═════ PROVIDED RECORDS

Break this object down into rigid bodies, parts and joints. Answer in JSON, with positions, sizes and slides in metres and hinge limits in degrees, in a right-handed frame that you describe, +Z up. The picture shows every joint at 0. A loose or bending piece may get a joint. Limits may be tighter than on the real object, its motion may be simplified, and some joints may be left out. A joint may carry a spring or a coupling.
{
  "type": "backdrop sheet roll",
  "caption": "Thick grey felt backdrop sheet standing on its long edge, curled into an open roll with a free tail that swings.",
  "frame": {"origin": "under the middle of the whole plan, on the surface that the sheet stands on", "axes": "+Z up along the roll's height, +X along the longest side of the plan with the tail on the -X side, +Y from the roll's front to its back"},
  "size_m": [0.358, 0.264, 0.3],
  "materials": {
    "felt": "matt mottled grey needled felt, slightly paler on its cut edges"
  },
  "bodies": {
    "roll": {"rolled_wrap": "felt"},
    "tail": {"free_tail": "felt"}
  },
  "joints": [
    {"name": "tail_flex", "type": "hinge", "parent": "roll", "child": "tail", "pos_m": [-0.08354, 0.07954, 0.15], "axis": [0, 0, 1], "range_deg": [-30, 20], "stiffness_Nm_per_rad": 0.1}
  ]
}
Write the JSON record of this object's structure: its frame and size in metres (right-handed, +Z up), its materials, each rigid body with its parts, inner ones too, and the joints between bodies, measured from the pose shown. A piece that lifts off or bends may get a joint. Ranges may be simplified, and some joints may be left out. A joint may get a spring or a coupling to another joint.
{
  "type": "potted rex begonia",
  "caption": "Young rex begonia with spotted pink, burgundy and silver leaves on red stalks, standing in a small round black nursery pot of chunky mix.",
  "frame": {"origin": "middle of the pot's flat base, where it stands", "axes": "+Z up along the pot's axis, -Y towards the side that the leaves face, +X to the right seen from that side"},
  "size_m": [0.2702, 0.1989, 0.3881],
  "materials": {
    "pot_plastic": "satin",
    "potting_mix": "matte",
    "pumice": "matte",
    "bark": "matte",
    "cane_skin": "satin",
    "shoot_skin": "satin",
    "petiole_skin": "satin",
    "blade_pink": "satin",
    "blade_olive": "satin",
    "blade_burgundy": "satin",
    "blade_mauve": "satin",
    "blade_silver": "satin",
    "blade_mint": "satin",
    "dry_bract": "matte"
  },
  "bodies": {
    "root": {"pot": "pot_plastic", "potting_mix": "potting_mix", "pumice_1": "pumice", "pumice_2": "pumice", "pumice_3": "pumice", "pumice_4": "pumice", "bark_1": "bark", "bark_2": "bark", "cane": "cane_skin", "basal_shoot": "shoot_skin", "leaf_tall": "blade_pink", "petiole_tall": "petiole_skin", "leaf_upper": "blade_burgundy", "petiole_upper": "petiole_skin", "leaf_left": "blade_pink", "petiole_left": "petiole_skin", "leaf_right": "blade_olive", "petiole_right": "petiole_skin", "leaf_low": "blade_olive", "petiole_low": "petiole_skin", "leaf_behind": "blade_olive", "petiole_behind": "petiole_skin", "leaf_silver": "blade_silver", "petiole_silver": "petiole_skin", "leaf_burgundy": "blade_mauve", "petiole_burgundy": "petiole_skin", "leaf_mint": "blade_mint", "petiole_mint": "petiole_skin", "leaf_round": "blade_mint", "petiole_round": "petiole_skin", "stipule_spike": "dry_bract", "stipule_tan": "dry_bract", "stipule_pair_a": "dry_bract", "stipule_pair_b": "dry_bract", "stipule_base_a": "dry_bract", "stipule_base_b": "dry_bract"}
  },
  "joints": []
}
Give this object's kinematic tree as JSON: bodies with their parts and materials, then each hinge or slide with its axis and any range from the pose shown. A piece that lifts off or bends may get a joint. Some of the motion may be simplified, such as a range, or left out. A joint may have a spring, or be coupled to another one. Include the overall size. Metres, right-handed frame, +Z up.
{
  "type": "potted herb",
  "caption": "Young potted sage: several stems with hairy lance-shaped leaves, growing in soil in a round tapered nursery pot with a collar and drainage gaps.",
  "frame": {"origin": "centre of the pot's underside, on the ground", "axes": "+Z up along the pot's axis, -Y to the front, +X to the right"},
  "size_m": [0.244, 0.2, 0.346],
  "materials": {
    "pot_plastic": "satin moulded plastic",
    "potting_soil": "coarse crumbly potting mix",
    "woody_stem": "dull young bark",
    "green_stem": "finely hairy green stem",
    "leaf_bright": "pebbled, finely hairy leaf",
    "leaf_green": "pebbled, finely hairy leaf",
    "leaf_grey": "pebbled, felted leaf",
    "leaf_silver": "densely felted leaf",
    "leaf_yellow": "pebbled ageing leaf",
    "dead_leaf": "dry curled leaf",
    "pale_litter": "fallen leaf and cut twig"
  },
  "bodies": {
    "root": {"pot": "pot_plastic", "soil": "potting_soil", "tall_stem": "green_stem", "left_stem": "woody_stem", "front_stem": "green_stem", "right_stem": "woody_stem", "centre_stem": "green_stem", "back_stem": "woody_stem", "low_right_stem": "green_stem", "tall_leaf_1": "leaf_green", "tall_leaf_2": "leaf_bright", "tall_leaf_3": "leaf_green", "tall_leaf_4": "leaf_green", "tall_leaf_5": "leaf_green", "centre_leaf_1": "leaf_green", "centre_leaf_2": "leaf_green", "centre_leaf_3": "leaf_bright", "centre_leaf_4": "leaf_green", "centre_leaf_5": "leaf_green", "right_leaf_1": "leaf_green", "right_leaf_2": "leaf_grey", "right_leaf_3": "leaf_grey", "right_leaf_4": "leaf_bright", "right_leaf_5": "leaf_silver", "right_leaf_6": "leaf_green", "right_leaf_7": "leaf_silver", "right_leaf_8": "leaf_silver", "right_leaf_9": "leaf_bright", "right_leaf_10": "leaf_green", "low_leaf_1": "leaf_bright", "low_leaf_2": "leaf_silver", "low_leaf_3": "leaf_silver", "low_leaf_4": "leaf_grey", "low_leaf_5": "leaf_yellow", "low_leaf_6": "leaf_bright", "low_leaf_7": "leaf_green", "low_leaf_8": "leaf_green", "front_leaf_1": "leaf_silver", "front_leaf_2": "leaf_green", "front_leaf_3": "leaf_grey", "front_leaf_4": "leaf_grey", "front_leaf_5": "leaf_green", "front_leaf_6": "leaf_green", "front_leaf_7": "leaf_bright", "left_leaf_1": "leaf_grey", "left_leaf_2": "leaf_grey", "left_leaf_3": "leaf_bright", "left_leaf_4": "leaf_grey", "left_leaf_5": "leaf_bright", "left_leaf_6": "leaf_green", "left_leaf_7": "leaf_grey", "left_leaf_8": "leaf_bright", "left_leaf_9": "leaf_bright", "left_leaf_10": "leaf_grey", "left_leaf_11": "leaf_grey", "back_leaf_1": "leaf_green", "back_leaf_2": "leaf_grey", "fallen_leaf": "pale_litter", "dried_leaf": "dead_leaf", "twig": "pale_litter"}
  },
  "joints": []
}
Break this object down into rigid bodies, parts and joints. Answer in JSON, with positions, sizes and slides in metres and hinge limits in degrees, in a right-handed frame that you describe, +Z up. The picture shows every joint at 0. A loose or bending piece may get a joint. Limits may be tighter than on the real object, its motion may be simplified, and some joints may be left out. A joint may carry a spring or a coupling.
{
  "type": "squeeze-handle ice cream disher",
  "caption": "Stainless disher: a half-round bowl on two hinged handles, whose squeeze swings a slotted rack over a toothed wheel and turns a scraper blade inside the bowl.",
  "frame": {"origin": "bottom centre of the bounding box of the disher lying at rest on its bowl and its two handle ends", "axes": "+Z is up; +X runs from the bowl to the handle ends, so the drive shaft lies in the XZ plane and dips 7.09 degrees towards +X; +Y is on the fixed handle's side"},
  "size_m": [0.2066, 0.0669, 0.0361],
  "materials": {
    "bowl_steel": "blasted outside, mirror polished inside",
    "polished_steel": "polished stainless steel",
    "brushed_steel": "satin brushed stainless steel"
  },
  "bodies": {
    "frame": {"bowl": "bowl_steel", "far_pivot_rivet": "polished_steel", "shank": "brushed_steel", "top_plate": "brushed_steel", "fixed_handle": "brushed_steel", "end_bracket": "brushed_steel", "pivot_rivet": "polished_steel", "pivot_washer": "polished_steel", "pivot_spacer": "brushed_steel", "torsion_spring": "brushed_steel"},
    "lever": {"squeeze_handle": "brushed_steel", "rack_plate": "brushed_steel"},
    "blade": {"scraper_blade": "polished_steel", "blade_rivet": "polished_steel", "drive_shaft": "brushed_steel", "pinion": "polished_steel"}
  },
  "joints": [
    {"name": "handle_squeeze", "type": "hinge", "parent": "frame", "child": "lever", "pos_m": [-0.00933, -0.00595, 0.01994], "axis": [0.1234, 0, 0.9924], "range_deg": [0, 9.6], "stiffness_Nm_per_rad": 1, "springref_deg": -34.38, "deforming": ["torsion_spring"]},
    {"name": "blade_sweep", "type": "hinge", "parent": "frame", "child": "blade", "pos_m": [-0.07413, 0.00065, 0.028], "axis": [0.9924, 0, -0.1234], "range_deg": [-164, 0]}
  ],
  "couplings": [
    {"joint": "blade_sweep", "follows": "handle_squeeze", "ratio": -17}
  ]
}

══════════

Pull every line containing the word "each" out of the entries above.

Write the JSON record of this object's structure: its frame and size in metres (right-handed, +Z up), its materials, each rigid body with its parts, inner ones too, and the joints between bodies, measured from the pose shown. A piece that lifts off or bends may get a joint. Ranges may be simplified, and some joints may be left out. A joint may get a spring or a coupling to another joint.
Give this object's kinematic tree as JSON: bodies with their parts and materials, then each hinge or slide with its axis and any range from the pose shown. A piece that lifts off or bends may get a joint. Some of the motion may be simplified, such as a range, or left out. A joint may have a spring, or be coupled to another one. Include the overall size. Metres, right-handed frame, +Z up.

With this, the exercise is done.